Suite à ça, les Khazars choisirent un roi parmi eux, auquel tous se soumirent. Mettant en place une nouvelle campagne, ils passèrent par Derbent. Trop nombreux, les Targamosids ne purent opposer suffisante résistance aux Khazars qui ravagèrent le territoire des Targamosids, au-delà des territoires des descendants de Kavkaz et Lek. Seuls les villes de Tukharisi, Samshvilde, Mt’ueris-tsikhe (Khunani), Shida Kartli et Egrisi restèrent intactes. Ayant pris le contrôle non seulement de Derbent mais aussi de la Gorge de Darial, les Khazars augmentèrent leurs raids, et parvinrent à faire des Targamosids leurs tributaires.

Lorsqu’il avait pris le contrôle des Terres des Targamosids, le roi des Khazars avait avec lui son fils Uobos. Il donna à Uobos une partie des terres de Kavkaz qui s’étendaient de l’ouest du fleuve Lomeki jusqu’à l’extrémité occidentale du Mont Caucase. De Uobos sont venus les Ovses, les Ossètes, et ce territoire est l’Ossetie. Ayant perdu du territoire et devenu tributaire des Khazars, Durdzuk, fils de Tiret et petit fils de Kavkaz, le plus distingué de la tribu de Kavkaz, s’installa avec sa tribu dans une gorge de montagne, appelant ce territoire par son nom, Durdzuketi.
Ce nom, Durdzuk, est connu comme un ethnonyme attribué aux tribus Tchétchènes et Ingouches.

Malheureusement, cette chronique de Leonti Mroveli présente des failles.
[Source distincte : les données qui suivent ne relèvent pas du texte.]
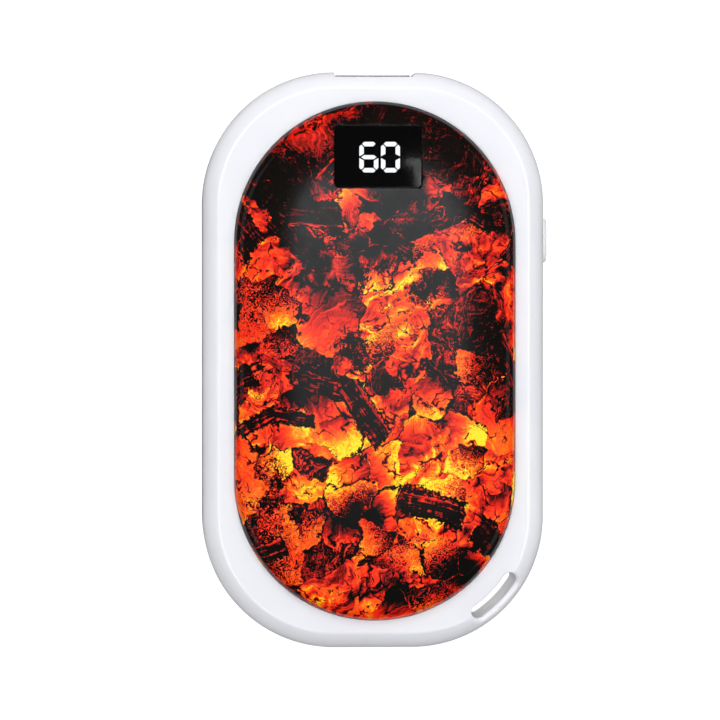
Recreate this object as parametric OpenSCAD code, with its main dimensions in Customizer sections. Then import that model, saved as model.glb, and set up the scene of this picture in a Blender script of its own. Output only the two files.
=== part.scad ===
// Rechargeable hand warmer, lying on its back cover.
// +X right, +Y towards the port end, +Z up towards the display side, millimetres.
// Origin: centre of the back cover's flat resting face.

/* [Body] */
// width across the two long sides
body_w = 60; // [52:0.5:72]
// length from the lower end to the port end
body_l = 101.2; // [90:0.1:125]
// overall thickness over both covers
body_t = 24; // [22:0.5:30]
// radius of the four plan-view corners
corner_r = 23.1; // [15:0.1:26]
// radius of the rounded front and back edges
edge_r = 4.8; // [3:0.1:5]
// width of those edges as seen from the front
edge_w = 2.8; // [2:0.1:3]
// thickness of the case side walls
wall_t = 1.8; // [1.4:0.1:2.4]
// thickness of the case floors under the covers
floor_t = 1.4; // [1:0.1:2]
// chamfer on each side of the seam between the case halves
seam_c = 0.25; // [0.1:0.05:0.5]
// height of the tongue that locks the halves together
tongue_h = 1.1; // [0.6:0.1:2]
// play around that tongue
tongue_gap = 0.1; // [0.05:0.05:0.2]

/* [Covers] */
// width of the round-ended cover
cover_w = 49.2; // [40:0.1:54]
// length of the round-ended cover
cover_l = 91.2; // [80:0.1:115]
// how far a cover stands proud of the case face
cover_rise = 2; // [1:0.1:3]
// depth of the recess that the cover sits in
recess_d = 1.6; // [1:0.1:2.5]
// radius of the cover's rounded edge
cover_edge_r = 2.1; // [1:0.1:3]
// fall of the cover's crown from its flat centre to its edge
crown_drop = 0.35; // [0.1:0.05:0.8]
// width of the flat centre of the crown
crown_flat = 24; // [10:1:34]
// thickness of the cover's face at its centre
cover_t = 1.4; // [0.9:0.1:2]
// width of the cover's rim
rim_w = 1.9; // [1.2:0.1:3]
// gap between cover and case recess
cover_gap = 0.1; // [0.05:0.05:0.3]
// thickness of the adhesive ring under the rim
glue_t = 0.2; // [0.1:0.05:0.4]
// thickness of the aluminium heat spreader
spreader_t = 0.5; // [0.3:0.1:1]
// thickness of the heater film
film_t = 0.2; // [0.1:0.05:0.4]

/* [Display] */
// width of the window
window_w = 15.4; // [10:0.1:20]
// height of the window
window_h = 11.05; // [8:0.05:15]
// corner radius of the window
window_r = 0.7; // [0.3:0.1:2]
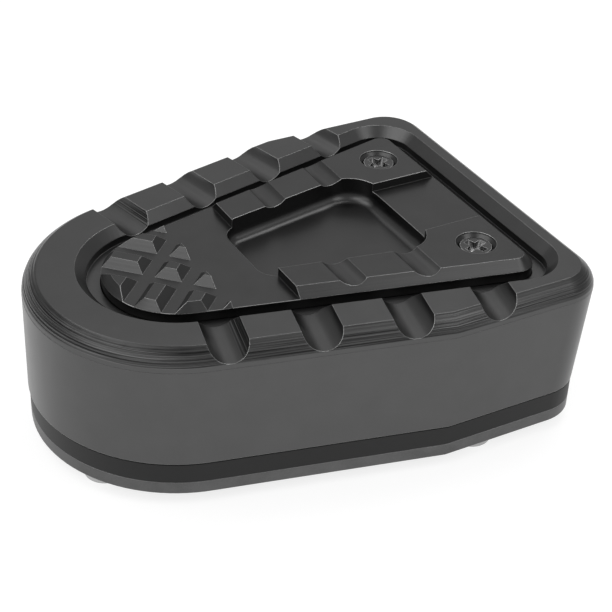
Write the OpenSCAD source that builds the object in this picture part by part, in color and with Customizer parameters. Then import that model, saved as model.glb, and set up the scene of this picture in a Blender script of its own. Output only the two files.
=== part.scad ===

Par exemple, tous n’attribuent pas la même descendance à Targamos, Kavkaz n’étant pas parmi ses fils selon certaines versions. D’ailleurs, d’après Amjad Jaïmoukha, se basant pourtant sur les chroniques de Leonti Mroveli, Kavkaz était le plus âgé et le plus noble des fils de Targamos, et non Haos.
Dans sa chronique, Leonti Mroveli fait aussi un anachronisme en ce qui concerne les Khazars. Les Khazars ne sont mentionnés qu’à partir du 6eme-8eme siècle de notre ère, lorsqu’ils fondent leur Khaganat, alors que Leonti Mroveli fait référence à une invasion ayant eu lieu des siècles avant notre ère. Par l’appellation « Khazar », il faisait probablement plutôt référence aux Scythes qui ont mené une invasion au 8eme siècle avant notre ère.